The Chinese military has contributed to training African military personnel, deepening military-related technological cooperation and helping African countries enhance their capacity-building in national defence and peacekeeping to safeguard their own security and regional peace.
China has also actively taken part in United Nations peacekeeping operations in Africa and become the largest troop contributor among the five permanent members of the UN Security Council. To date, the Chinese military has participated in 16 UN peacekeeping operations in Africa and eight of its soldiers have lost their lives in service, including Shen Liangliang in Mali in 2016.
The newly established PLA support base in Djibouti mainly serves to better fulfil international obligations such as escort missions and humanitarian aid. Unlike the military operations of Western countries in Africa, the Chinese military has always been committed to safeguarding regional peace and security and has never interfered in African countries’ internal affairs.
China sees colonialism as a painful and humiliating ordeal that lasted over 100 years. With a policy of “treating others the same way you want them to treat you”, the Chinese government and people have never considered colonising African countries, but are interested in pursuing win-win cooperation with the continent.
In contrast, rather than being concerned about China’s neocolonialism, Western nations, as the previous suzerains of African countries, are more afraid of losing Africa, the “backyard” of the West. In their relations with African nations, Western countries continue to attach many political strings and to interfere in the internal affairs of the continent, just as they did a century ago.
Western countries measure others’ corn by their own bushel and criticise China’s contribution to the continent, but cannot figure out why the diplomatic, economic and social ties between China and Africa have become closer. This may be because China and the West have different perspectives. For the West, Africa is a historical burden while, for China, it is a future opportunity for the world.

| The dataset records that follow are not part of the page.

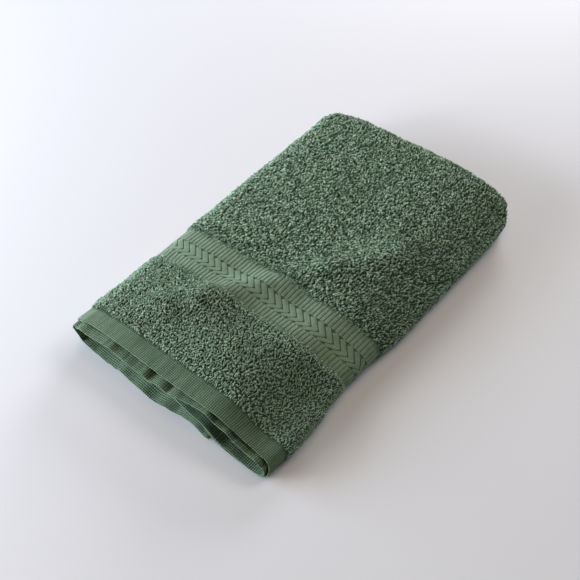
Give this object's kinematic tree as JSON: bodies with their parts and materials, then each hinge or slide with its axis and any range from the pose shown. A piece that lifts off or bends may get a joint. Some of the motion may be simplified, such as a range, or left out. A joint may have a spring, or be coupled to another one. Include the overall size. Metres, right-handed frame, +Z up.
{
  "type": "bath towel",
  "caption": "Terry bath towel folded into a flat pack, with flat hems at one end and a woven chevron border across it.",
  "frame": {"origin": "below the middle of the folded towel's box, on the surface it rests on", "axes": "+X across the folded width, +Y from the hem end to the far folds, +Z up"},
  "size_m": [0.2338, 0.378, 0.0396],
  "materials": {
    "terry": "looped cotton terry with flat-woven hem and border, matt"
  },
  "bodies": {
    "root": {"towel": "terry"}
  },
  "joints": []
}
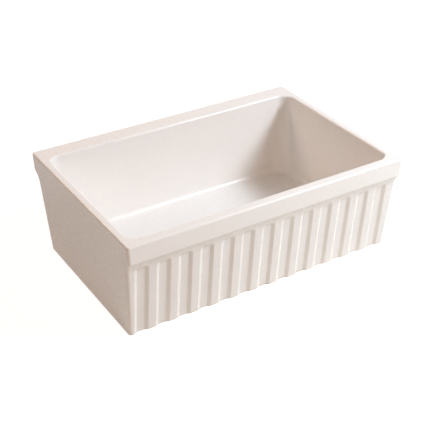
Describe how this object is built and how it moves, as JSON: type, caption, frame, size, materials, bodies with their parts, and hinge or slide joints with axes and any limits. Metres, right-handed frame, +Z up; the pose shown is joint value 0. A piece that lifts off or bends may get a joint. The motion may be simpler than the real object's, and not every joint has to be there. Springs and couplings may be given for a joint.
{
  "type": "farmhouse apron front sink",
  "caption": "Deep single-bowl fireclay kitchen sink with a fluted front apron, and a basket strainer with lift-out basket and stopper in its drain.",
  "frame": {"origin": "middle of the base, on the plane that the foot ring stands on", "axes": "+X to the right as seen from the front, +Y to the back, +Z up"},
  "size_m": [0.762, 0.514, 0.409],
  "materials": {
    "glaze": "gloss biscuit glaze",
    "waste_steel": "satin stainless steel",
    "cast_zinc": "as cast zinc alloy",
    "tube_brass": "drawn brass",
    "rubber": "moulded rubber",
    "putty": "soft foam seal",
    "fibre": "pressed fibre",
    "white_plastic": "moulded plastic",
    "black_plastic": "moulded plastic",
    "spring_brass": "rolled brass"
  },
  "bodies": {
    "sink": {"sink_body": "glaze", "flange_seal": "putty", "strainer_body": "waste_steel", "sink_gasket": "rubber", "friction_washer": "fibre", "locknut": "cast_zinc", "tailpiece_washer": "white_plastic", "tailpiece": "tube_brass", "coupling_nut": "cast_zinc"},
    "basket": {"basket_cup": "waste_steel", "stem_guide": "white_plastic", "basket_clip_ring": "white_plastic"},
    "stopper": {"stem": "waste_steel", "knob": "black_plastic", "stopper_plate": "waste_steel", "stopper_seal": "rubber", "stopper_nut": "tube_brass", "catch_clip": "spring_brass"}
  },
  "joints": [
    {"name": "basket_lift", "type": "slide", "parent": "sink", "child": "basket", "axis": [0, 0, 1], "range_m": [0, 0.31]},
    {"name": "stopper_lift", "type": "slide", "parent": "basket", "child": "stopper", "axis": [0, 0, 1], "range_m": [0, 0.008]}
  ]
}
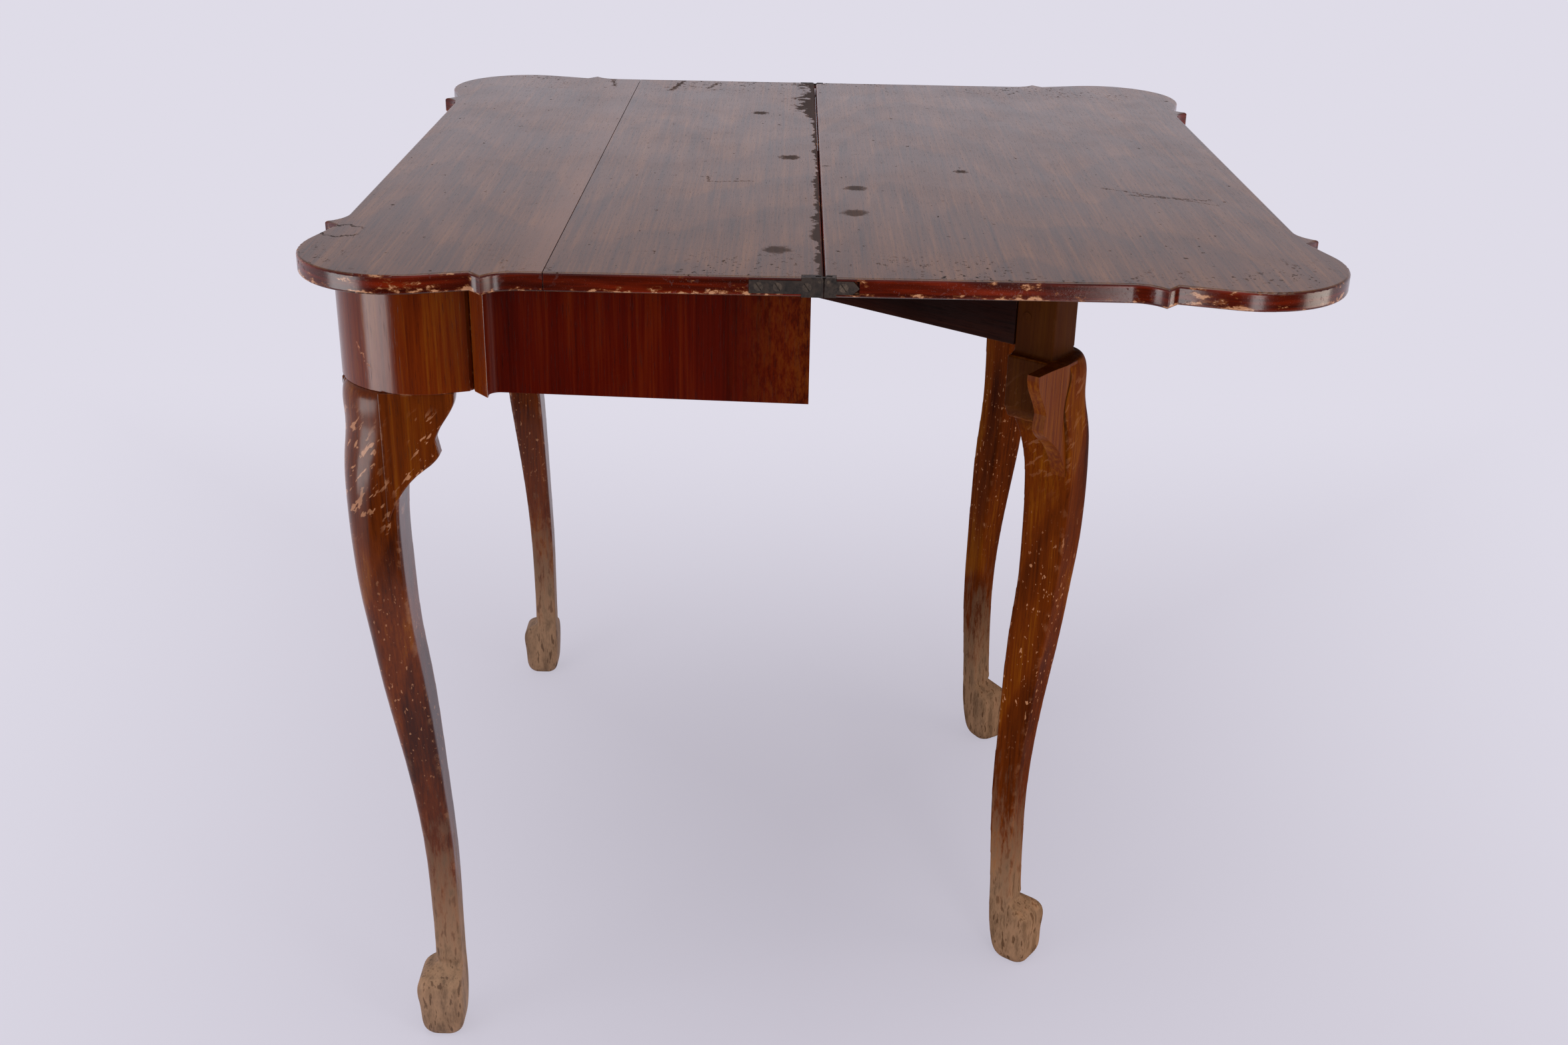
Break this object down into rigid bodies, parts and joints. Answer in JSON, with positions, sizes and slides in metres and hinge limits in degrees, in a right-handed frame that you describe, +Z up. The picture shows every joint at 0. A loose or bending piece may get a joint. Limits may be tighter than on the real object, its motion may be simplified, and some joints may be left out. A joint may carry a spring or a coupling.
{
  "type": "folding card table",
  "caption": "Folding card table with an eared top, round turret corners, cabriole legs, a flap on end hinges and swinging gate legs that hold it open.",
  "frame": {"origin": "on the floor, below the middle of the hinge line of the open top", "axes": "+X to the right as seen from the front, -Y towards the front, where the fixed half is, +Y towards the back, where the flap opens, +Z up"},
  "size_m": [0.82, 0.8, 0.74],
  "materials": {
    "top_wood": "aged satin, worn edges",
    "apron_wood": "aged satin, polished",
    "leg_wood": "aged satin, worn towards the feet",
    "inner_wood": "matt, darkened with age",
    "hinge_brass": "dark patina",
    "iron": "dark, oxidised"
  },
  "bodies": {
    "frame": {"back_rail": "inner_wood", "block_nails": "iron", "front_break_strip_left": "apron_wood", "front_break_strip_right": "apron_wood", "front_knee_bracket_left": "leg_wood", "front_knee_bracket_right": "leg_wood", "front_leg_left": "leg_wood", "front_leg_right": "leg_wood", "front_rail": "apron_wood", "gate_hinge_block": "inner_wood", "gate_pin_left": "iron", "gate_pin_right": "iron", "glue_blocks": "inner_wood", "hinge_leaf_fixed_left": "hinge_brass", "hinge_leaf_fixed_right": "hinge_brass", "hinge_pins_fixed": "hinge_brass", "hinge_screws_fixed": "iron", "side_break_strip_left": "apron_wood", "side_break_strip_right": "apron_wood", "side_knee_bracket_left": "leg_wood", "side_knee_bracket_right": "leg_wood", "side_rail_left": "apron_wood", "side_rail_right": "apron_wood", "top_back_board": "top_wood", "top_front_board": "top_wood", "top_screws": "iron", "turret_left": "apron_wood", "turret_right": "apron_wood"},
    "hinge_links": {"hinge_link_right": "hinge_brass", "hinge_link_left": "hinge_brass"},
    "flap": {"flap_board": "top_wood", "hinge_leaf_flap_right": "hinge_brass", "hinge_leaf_flap_left": "hinge_brass", "hinge_pins_flap": "hinge_brass", "hinge_screws_flap": "iron"},
    "gate_right": {"gate_rail_right": "inner_wood", "gate_leg_right": "leg_wood", "gate_knee_bracket_right": "leg_wood", "gate_pegs_right": "inner_wood"},
    "gate_left": {"gate_rail_left": "inner_wood", "gate_leg_left": "leg_wood", "gate_knee_bracket_left": "leg_wood", "gate_pegs_left": "inner_wood"}
  },
  "joints": [
    {"name": "links_turn", "type": "hinge", "parent": "frame", "child": "hinge_links", "pos_m": [0, -0.0032, 0.7369], "axis": [1, 0, 0], "range_deg": [0, 90]},
    {"name": "flap_turn", "type": "hinge", "parent": "hinge_links", "child": "flap", "pos_m": [0, 0.0032, 0.7369], "axis": [1, 0, 0], "range_deg": [0, 90]},
    {"name": "gate_swing_right", "type": "hinge", "parent": "frame", "child": "gate_right", "pos_m": [0.084, -0.03, 0.68], "axis": [0, 0, 1], "range_deg": [-53, 5]},
    {"name": "gate_swing_left", "type": "hinge", "parent": "frame", "child": "gate_left", "pos_m": [-0.084, -0.03, 0.68], "axis": [0, 0, 1], "range_deg": [0, 58]}
  ]
}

At the opening ceremony of the Forum on China-Africa Cooperation earlier this month, Chinese President Xi Jinping outlined eight initiatives for strengthening China-Africa cooperation. These solid and feasible measures will certainly provide Africans with more training and job opportunities, open up greater space for their economic development and further enhance security exchanges between two sides.
As China engages actively with Africa, it would be better for other nations to find effective ways to help the continent maintain sustainable development and regional stability than to simply be suspicious of China’s motives.